● What is being asked
Among the entries that follow, the required portion opens with the line containing "What FreeCAD Python" and closes with the line containing "from FreeCAD import". Give that portion again exactly, and nothing else.

● Provided material
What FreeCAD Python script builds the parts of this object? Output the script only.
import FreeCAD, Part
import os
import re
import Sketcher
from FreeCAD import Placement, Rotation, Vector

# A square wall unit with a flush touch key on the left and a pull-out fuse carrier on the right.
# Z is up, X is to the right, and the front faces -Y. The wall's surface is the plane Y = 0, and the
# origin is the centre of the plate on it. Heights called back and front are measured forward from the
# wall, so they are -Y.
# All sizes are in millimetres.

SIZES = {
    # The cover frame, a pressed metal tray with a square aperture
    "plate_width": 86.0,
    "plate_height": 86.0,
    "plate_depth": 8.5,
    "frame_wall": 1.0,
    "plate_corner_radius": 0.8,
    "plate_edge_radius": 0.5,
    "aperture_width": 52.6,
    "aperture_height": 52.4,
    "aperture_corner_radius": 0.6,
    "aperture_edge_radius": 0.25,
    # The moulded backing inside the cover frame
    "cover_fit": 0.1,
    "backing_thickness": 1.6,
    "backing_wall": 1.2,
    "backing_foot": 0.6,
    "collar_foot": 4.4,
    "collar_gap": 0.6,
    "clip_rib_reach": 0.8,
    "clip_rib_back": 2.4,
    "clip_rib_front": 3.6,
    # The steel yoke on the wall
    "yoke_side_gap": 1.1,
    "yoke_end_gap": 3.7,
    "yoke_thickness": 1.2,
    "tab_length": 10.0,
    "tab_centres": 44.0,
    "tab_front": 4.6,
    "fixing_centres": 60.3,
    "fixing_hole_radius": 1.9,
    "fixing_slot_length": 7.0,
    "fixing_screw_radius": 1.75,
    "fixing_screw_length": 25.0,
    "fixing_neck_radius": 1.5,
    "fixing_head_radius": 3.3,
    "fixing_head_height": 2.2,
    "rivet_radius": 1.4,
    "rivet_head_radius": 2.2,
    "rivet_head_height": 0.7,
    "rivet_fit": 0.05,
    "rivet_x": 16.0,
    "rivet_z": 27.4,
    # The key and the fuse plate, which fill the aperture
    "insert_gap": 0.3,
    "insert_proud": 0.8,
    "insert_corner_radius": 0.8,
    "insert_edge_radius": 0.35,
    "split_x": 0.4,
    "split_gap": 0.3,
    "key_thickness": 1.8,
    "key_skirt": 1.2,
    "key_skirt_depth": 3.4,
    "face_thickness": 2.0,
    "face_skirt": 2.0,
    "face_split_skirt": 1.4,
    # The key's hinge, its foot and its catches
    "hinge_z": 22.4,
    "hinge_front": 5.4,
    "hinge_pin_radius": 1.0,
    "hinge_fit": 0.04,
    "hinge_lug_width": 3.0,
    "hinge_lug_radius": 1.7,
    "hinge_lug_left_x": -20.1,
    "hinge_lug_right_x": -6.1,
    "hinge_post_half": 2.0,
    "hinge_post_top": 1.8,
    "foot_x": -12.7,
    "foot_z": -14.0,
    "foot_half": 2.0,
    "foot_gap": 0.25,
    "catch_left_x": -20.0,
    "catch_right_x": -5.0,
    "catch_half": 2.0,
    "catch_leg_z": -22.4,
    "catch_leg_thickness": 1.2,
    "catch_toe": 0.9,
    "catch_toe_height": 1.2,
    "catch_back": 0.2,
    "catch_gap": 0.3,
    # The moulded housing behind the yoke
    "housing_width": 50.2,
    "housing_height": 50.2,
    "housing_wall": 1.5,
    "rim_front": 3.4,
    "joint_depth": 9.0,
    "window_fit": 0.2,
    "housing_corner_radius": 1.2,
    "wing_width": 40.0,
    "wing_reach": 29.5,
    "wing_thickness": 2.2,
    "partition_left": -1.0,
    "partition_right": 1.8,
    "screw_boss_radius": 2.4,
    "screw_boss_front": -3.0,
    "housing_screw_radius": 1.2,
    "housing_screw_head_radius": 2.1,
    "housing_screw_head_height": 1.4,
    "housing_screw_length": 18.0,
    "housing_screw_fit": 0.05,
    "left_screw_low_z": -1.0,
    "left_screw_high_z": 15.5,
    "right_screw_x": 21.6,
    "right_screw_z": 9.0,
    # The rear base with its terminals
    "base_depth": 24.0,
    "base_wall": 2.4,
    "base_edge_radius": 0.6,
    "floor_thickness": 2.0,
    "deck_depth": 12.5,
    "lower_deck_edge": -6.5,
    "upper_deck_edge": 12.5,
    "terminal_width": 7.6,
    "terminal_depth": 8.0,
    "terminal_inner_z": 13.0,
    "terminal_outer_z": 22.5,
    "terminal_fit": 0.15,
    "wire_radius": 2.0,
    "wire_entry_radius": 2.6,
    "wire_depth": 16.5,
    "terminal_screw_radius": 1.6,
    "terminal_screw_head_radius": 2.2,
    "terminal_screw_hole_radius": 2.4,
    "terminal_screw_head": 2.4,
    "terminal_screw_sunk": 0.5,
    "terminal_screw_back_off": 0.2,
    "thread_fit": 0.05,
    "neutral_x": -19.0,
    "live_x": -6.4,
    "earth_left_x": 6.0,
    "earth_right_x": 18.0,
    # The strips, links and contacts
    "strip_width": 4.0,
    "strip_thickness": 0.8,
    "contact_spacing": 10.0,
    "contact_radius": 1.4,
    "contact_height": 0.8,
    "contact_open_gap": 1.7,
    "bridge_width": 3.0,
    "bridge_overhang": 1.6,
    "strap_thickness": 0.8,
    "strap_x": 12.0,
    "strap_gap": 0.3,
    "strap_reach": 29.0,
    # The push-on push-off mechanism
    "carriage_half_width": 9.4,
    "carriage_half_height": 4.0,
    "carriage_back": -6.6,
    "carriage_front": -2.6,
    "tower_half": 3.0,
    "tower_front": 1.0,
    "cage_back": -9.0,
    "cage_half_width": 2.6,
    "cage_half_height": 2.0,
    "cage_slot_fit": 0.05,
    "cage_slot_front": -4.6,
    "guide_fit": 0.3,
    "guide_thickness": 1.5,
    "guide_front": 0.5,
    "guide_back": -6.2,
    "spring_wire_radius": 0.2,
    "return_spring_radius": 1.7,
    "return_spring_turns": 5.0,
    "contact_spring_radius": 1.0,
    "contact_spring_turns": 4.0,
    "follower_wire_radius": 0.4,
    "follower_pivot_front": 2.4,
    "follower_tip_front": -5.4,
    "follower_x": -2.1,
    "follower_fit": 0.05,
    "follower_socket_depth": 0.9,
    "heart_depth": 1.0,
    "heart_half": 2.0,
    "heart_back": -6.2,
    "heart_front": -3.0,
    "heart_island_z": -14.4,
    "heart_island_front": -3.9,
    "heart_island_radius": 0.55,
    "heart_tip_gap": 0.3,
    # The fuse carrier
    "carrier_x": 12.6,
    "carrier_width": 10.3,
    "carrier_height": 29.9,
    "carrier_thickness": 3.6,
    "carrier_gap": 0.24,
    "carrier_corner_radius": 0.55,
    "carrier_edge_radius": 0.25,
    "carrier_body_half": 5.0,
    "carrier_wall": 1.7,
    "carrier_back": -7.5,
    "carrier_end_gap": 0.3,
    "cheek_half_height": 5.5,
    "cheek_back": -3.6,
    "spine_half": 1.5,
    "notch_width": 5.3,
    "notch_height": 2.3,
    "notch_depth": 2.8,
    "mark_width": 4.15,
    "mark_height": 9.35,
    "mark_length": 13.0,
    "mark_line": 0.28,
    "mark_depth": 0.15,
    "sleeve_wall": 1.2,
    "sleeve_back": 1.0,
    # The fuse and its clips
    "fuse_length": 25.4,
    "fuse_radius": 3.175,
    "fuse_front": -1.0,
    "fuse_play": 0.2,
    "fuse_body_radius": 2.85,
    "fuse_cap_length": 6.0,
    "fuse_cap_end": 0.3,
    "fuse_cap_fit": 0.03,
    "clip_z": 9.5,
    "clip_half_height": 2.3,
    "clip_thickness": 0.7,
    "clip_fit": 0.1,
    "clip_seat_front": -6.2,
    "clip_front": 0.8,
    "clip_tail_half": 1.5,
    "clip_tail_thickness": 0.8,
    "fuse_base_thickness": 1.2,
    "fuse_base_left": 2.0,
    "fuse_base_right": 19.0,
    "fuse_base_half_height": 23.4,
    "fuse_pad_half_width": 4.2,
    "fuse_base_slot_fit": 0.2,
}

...

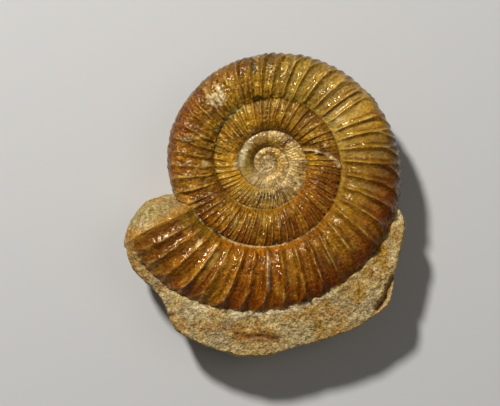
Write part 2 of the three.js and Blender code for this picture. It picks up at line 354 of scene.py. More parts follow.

● Answer for this exercise
What FreeCAD Python script builds the parts of this object? Output the script only.
import FreeCAD, Part
import os
import re
import Sketcher
from FreeCAD import Placement, Rotation, Vector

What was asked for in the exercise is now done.